# For fathers of teenaged daughters...



## F-102 (Sep 15, 2010)

A work pal and I were discussing this recently: We both have teen daughters the same age, and we have both experienced some awkwardness. 

Whenever we go out alone with our teen daughters, we sometimes get some weird looks from people. One old lady gave me some real dirty looks and muttered something about "Call the cops" when we walked past her... they must think that we're pedophiles or kidnappers or something. And it's a little more so for me, as my W is Korean, so my D doesn't look like my D at first glance. 

Does anyone else have this problem?


----------



## GTdad (Aug 15, 2011)

Oh yeah. I'm 52, and my 19-year-old daughter is now living about three hours away. And as poor as a typical student. I'm in her area fairly frequently on business, and when ever I'm around I take her out to dinner. Same as you, we get some looks now and then, though I haven't heard any rude comments.

My attitude is mostly "the hell with them", though I admit a small part of me wants people to believe that I'm not "that guy", simply because I don't care much for "that guy" myself.


----------



## Anonymous07 (Aug 4, 2012)

I remember getting looks when I was a teenager and it was just my dad and I. Although, I have to say that it never seemed to phase my dad. He just ignored it it all(or was oblivious?) and we went about doing what ever. I really loved the times with just the 2 of us. My dad and I are still really close.


----------



## SpinDaddy (Nov 12, 2012)

Oy vey – what I have to look forward to. Almost as old as GT Dad but my daughter is 7 and I get a whole lota’ the mistaken grandfather comments. I can hardly wait for the dirty old man episodes. 

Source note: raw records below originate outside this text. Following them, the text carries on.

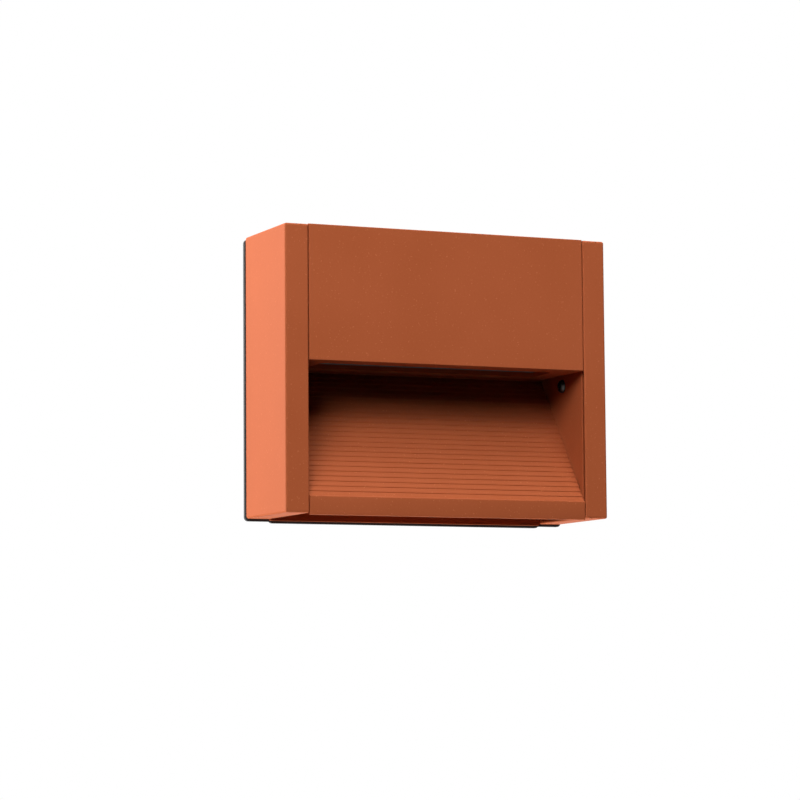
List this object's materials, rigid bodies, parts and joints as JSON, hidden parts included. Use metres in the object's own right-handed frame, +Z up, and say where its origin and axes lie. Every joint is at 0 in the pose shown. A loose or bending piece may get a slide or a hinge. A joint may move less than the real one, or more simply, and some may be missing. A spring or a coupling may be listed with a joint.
{
  "type": "wall light",
  "caption": "Outdoor wall light: a hooded box visor throws light down onto a sloped, ribbed reflector between two square end frames.",
  "frame": {"origin": "on the wall plane, in the middle of the four wall screws", "axes": "+X to the right as seen from in front, +Y into the wall, +Z up"},
  "size_m": [0.1996, 0.0625, 0.1629],
  "materials": {
    "terracotta_coat": "fine matt powder coat",
    "stainless": "plain stainless",
    "black_rubber": "matt",
    "grey_silicone": "satin",
    "clear_glass": "clear",
    "plain_aluminium": "mill finish",
    "board_white": "satin solder mask",
    "led_package": "matt",
    "driver_case": "fine texture",
    "terminal_plastic": "smooth",
    "brass_plated": "plain",
    "lead_sleeve": "smooth"
  },
  "bodies": {
    "root": {"left_end_frame": "terracotta_coat", "right_end_frame": "terracotta_coat", "left_side_plate": "terracotta_coat", "right_side_plate": "terracotta_coat", "left_end_gasket": "grey_silicone", "right_end_gasket": "grey_silicone", "side_plate_screws": "stainless", "cheek_screws": "stainless", "frame_screws": "stainless", "locking_screws": "stainless", "visor_housing": "terracotta_coat", "ribbed_reflector": "terracotta_coat", "back_plate": "terracotta_coat", "wall_gasket": "black_rubber", "cable_grommet": "black_rubber", "lens": "clear_glass", "lens_gasket": "grey_silicone", "led_carrier": "plain_aluminium", "gear_tray": "plain_aluminium", "led_board": "board_white", "led_chips": "led_package", "board_screws": "stainless", "led_driver": "driver_case", "driver_screws": "stainless", "terminal_block": "terminal_plastic", "terminal_screws": "brass_plated", "terminal_fixings": "stainless", "earth_lug": "brass_plated", "earth_screw": "stainless", "mains_leads": "lead_sleeve", "led_leads": "lead_sleeve", "earth_lead": "lead_sleeve"}
  },
  "joints": []
}
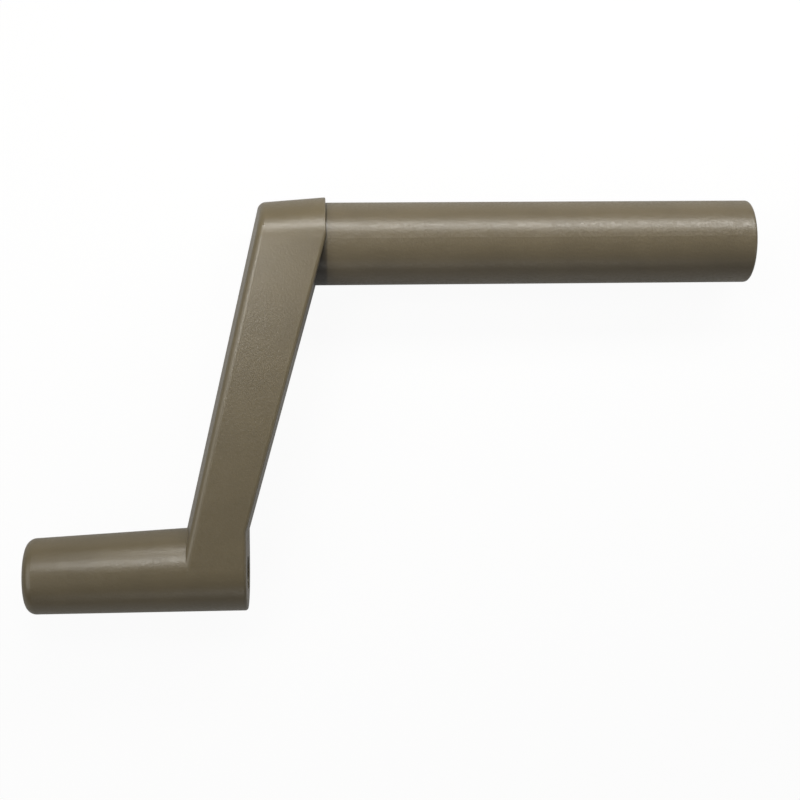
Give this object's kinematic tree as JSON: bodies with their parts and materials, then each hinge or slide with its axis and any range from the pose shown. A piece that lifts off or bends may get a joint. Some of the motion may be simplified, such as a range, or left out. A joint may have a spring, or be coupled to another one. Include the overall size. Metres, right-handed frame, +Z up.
{
  "type": "crank handle",
  "caption": "Offset crank handle: a tapered round hub with a keyed socket, a leaning flat-faced arm with a hooded head, and a long plain grip tube that turns freely.",
  "frame": {"origin": "centre of the drive-shaft socket's mouth, on the hub's flat end face, on the crank's turning axis", "axes": "+X along the crank's turning axis from the socket end towards the arm and grip, +Y from the hub towards the grip, +Z up as the handle lies flat, square to the casting's parting plane"},
  "size_m": [0.0978, 0.0553, 0.012],
  "materials": {
    "casting_paint": "satin taupe enamel with a fine orange-peel on a zinc die casting",
    "grip_paint": "satin taupe enamel on a plain drawn tube",
    "spindle_steel": "turned and zinc-plated steel"
  },
  "bodies": {
    "crank": {"crank_arm": "casting_paint", "grip_spindle": "spindle_steel"},
    "grip": {"grip_sleeve": "grip_paint"}
  },
  "joints": [
    {"name": "grip_spin", "type": "hinge", "parent": "crank", "child": "grip", "pos_m": [0.04, 0.044, 0], "axis": [1, 0, 0], "continuous": true}
  ]
}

Knowing this in advance, I may just drool a lot and walk with a haunch back when she’s older!


----------



## DoF (Mar 27, 2014)

People, they are stupid...I ignore them.

I would suggest that you do the same.



I'm in my mid 30s and my daughter is 16 (and looks about 18-20)....


----------



## GTdad (Aug 15, 2011)

SpinDaddy said:


> Oy vey – what I have to look forward to. Almost as old as GT Dad but my daughter is 7 and I get a whole lota’ the mistaken grandfather comments. I can hardly wait for the dirty old man episodes.
> 
> Knowing this in advance, I may just drool a lot and walk with a haunch back when she’s older!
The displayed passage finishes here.